The National Institute for Automotive Service Excellence (ASE) is introducing a new addition to the Automobile Technician certification test series — the Light Vehicle Diesel Engines Test (A9). The new A9 test comes as a response to industry interest in having ASE provide a certification path for technicians working on light diesel engines, which many vehicle manufacturers are planning to incorporate in existing production automobiles and light trucks in order to enhance their lineup. The first A9 tests will be offered in the May 2009 ASE Test Administration.
“Diesel engines have been available in light-duty trucks for quite some time now,” said Tim Zilke, ASE president and CEO. “Recent advances in diesel technology in the area of emissions and fuel economy have revived the interest for this power plant in the passenger car market in a big way. It is important to note that the new light-duty diesel test will be offered as an addition to the Automobile Technician certification test series, and will not be required in order for technicians to achieve Master Technician status.”
The ASE A9 test will cover automobiles and light trucks equipped with light-duty diesel engines up through and including Class 3 (up to14,000 lbs. GVW). The test has been in the research and development stage for approximately three years, and has been developed using the well-established ASE workshop process, which assembles some of the best subject matter experts in the industry to outline the test content and write the test questions. Although the Task List (job skills) and test specifications are still being refined, the general areas of knowledge for the A9 include:
• General diagnosis;
• Cylinder head and valve train diagnosis and repair;
• Engine block diagnosis and repair;
• Lubrication and cooling system diagnosis and repair;
• Air induction and exhaust systems diagnosis and repair; and
• Fuel system diagnosis and repair.
As in the past when ASE has introduced a new test, the first A9 test will have twice the number of questions as identified in the test specifications.
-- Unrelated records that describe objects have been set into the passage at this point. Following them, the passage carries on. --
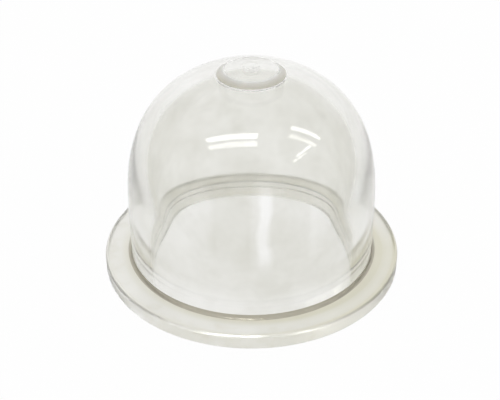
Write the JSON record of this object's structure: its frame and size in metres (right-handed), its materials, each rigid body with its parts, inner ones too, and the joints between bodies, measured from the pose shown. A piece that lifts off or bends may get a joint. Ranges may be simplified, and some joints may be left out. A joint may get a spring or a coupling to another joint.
{
  "type": "primer bulb",
  "caption": "Clear soft moulded bulb: a hollow dome open underneath, a flat clamping flange and a low gate pad on the crown, pressed by thumb to pump fuel into a small engine.",
  "frame": {"origin": "centre of the flange's flat underside, on the dome's axis", "axes": "+Z along the dome's axis, from the flange to the crown; X and Y are free, because the part is round"},
  "size_m": [0.022, 0.022, 0.016],
  "materials": {
    "clear_soft_plastic": "clear, faintly yellowed soft plastic, glossy on the dome and slightly hazy on the flange"
  },
  "bodies": {
    "root": {"primer_bulb": "clear_soft_plastic"}
  },
  "joints": []
}
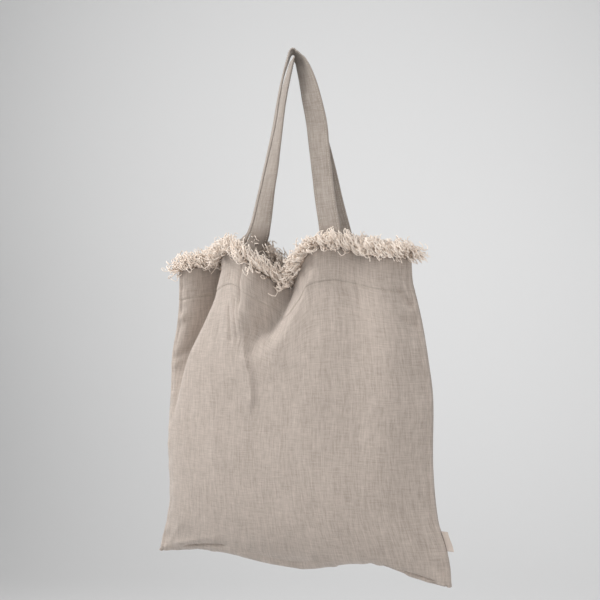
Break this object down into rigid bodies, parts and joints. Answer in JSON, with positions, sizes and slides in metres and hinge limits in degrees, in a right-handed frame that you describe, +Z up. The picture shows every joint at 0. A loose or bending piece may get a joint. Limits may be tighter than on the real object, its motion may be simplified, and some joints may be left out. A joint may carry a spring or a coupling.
{
  "type": "linen tote bag",
  "caption": "Unlined linen tote bag with a frayed top edge, hanging by its two long handles, its mouth gathered and its panels softly folded.",
  "frame": {"origin": "underside of the handles' crown, where the bag hangs", "axes": "+Z up, +X to the right across the bag, -Y out of the front panel"},
  "size_m": [0.4455, 0.1077, 0.6892],
  "materials": {
    "linen": "undyed plain-weave linen with slubs",
    "fringe_yarn": "loose cream cotton-linen yarn",
    "label_tape": "smooth folded woven tape, left bare"
  },
  "bodies": {
    "root": {"front_panel": "linen", "back_panel": "linen", "front_fringe": "fringe_yarn", "back_fringe": "fringe_yarn", "front_handle": "linen", "back_handle": "linen", "side_label": "label_tape"}
  },
  "joints": []
}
The double-length test helps ASE quickly develop a bank of qualified test questions that have passed the question validation process, which ensures that all questions that are used to make a pass/fail decision are accurate and fair to technicians who desire to earn the credential. As with all ASE tests, a Passing Score Workshop will be held immediately following the test administration in May, and the results of the workshop activities will ultimately determine the passing score for the A9 test.
Initially, the A9 test will be offered only in the paper-and-pencil testing format that ASE offers in May and November. But, like the rest of the A-Series automobile technician certification tests, the A9 test will eventually be offered in the Computer-Based (CBT) testing format as well.
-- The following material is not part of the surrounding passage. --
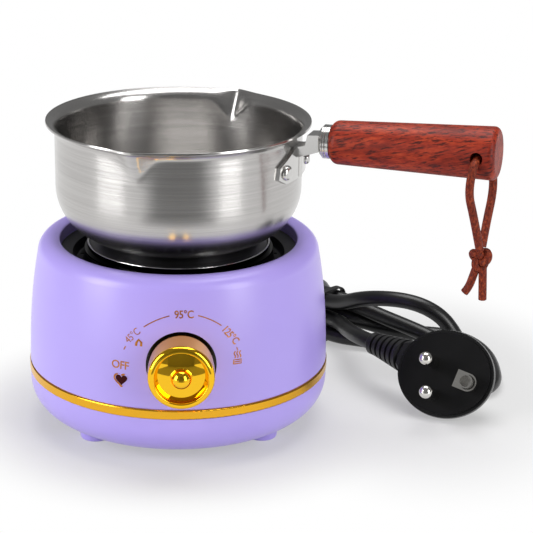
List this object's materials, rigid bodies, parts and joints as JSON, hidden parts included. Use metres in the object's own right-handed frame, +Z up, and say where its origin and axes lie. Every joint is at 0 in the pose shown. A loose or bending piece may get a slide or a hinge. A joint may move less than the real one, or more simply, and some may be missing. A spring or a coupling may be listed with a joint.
{
  "type": "electric wax melter",
  "caption": "Round electric mini stove with a thermostat knob and a wooden-handled steel pouring pot that lifts off its heating plate.",
  "frame": {"origin": "on the stove's axis, at the level its feet stand on", "axes": "+Z up, -Y towards the knob, +X to the right as seen from the knob side; the pot's handle points mainly along +X"},
  "size_m": [0.2051, 0.2335, 0.1363],
  "materials": {
    "housing_lilac": "smooth moulded",
    "band_gold": "satin gold",
    "knob_gold": "polished gold plating",
    "rubber_black": "moulded",
    "steel_screw": "plain",
    "tray_black": "black enamel",
    "trim_chrome": "bright",
    "plate_cast": "matt coating",
    "element_steel": "oxidised",
    "shield_steel": "pressed",
    "plastic_black": "moulded",
    "plug_face_grey": "moulded",
    "ceramic_white": "ceramic",
    "lens_red": "translucent red",
    "pot_steel": "polished stainless",
    "bracket_steel": "polished stainless",
    "handle_wood": "oiled reddish wood",
    "cord_black": "smooth sheath",
    "tie_black": "soft tie",
    "plug_brass": "nickel-plated pins",
    "lanyard_brown": "waxed cord"
  },
  "bodies": {
    "stove": {"upper_shell": "housing_lilac", "bottom_cover": "housing_lilac", "foot_pads": "housing_lilac", "trim_band": "band_gold", "lead_gland": "rubber_black", "plug_relief": "rubber_black", "cover_screws": "steel_screw", "thermostat_screws": "steel_screw", "terminal_screws": "steel_screw", "clamp_screws": "steel_screw", "plate_stud": "steel_screw", "shield_nut": "steel_screw", "thermostat_bracket": "steel_screw", "fuse_clip": "steel_screw", "drip_tray": "tray_black", "plate_trim_ring": "trim_chrome", "heating_plate": "plate_cast", "heating_element": "element_steel", "heat_shield": "shield_steel", "knob_escutcheon": "plastic_black", "thermostat_body": "plastic_black", "cord_clamp": "plastic_black", "plug_body": "plastic_black", "plug_face": "plug_face_grey", "terminal_block": "ceramic_white", "thermal_fuse": "ceramic_white", "lamp_holder": "ceramic_white", "indicator_lens": "lens_red", "indicator_lamp": "lens_red", "inner_lead": "cord_black", "lead_tail": "cord_black", "lead_hank": "cord_black", "lead_plug_run": "cord_black", "hank_tie": "tie_black", "plug_pins": "plug_brass", "plug_earth_pin": "plug_brass"},
    "knob": {"knob_skirt": "knob_gold", "knob_cap": "knob_gold", "thermostat_shaft": "steel_screw"},
    "pot": {"pot_bowl": "pot_steel", "handle_bracket": "bracket_steel", "bracket_rivets": "bracket_steel", "handle_ferrule": "bracket_steel", "handle_tang": "steel_screw", "handle_grip": "handle_wood"},
    "lanyard": {"lanyard_front": "lanyard_brown", "lanyard_rear": "lanyard_brown", "lanyard_knot": "lanyard_brown"}
  },
  "joints": [
    {"name": "knob_turn", "type": "hinge", "parent": "stove", "child": "knob", "pos_m": [0.0009, -0.061, 0.0444], "axis": [0, 1, 0], "range_deg": [0, 190]},
    {"name": "pot_lift", "type": "slide", "parent": "stove", "child": "pot", "axis": [0, 0, 1], "range_m": [0, 0.06]},
    {"name": "lanyard_swing", "type": "hinge", "parent": "pot", "child": "lanyard", "pos_m": [0.1159, -0.04449, 0.12562], "axis": [0.3584, 0.9336, 0], "range_deg": [-40, 40]}
  ]
}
It has been about 15 years since ASE has offered a new certification test for automobile/light truck technicians, the last being the Advanced Engine Performance Specialist (L1) test introduced in 1994. Since light-duty diesel technology show the promise of a potentially broad application, particularly with existing vehicles and the expected expansion of the diesel automobile market by North American manufacturers, ASE is expanding the credentials offered to automobile technicians who desire professional recognition in their areas of specialty.
Incorporated on June 12, 1972, the National Institute for Automotive Service Excellence was established as a non-profit organization to help improve the quality of automotive service and repair through the voluntary testing and certification of automotive technicians and parts specialists. Today, there are approximately 400,000 ASE-certified professionals at work in dealerships, independent shops, service stations, collision repair shops, auto parts stores, fleets, machine shops, schools and colleges throughout the country.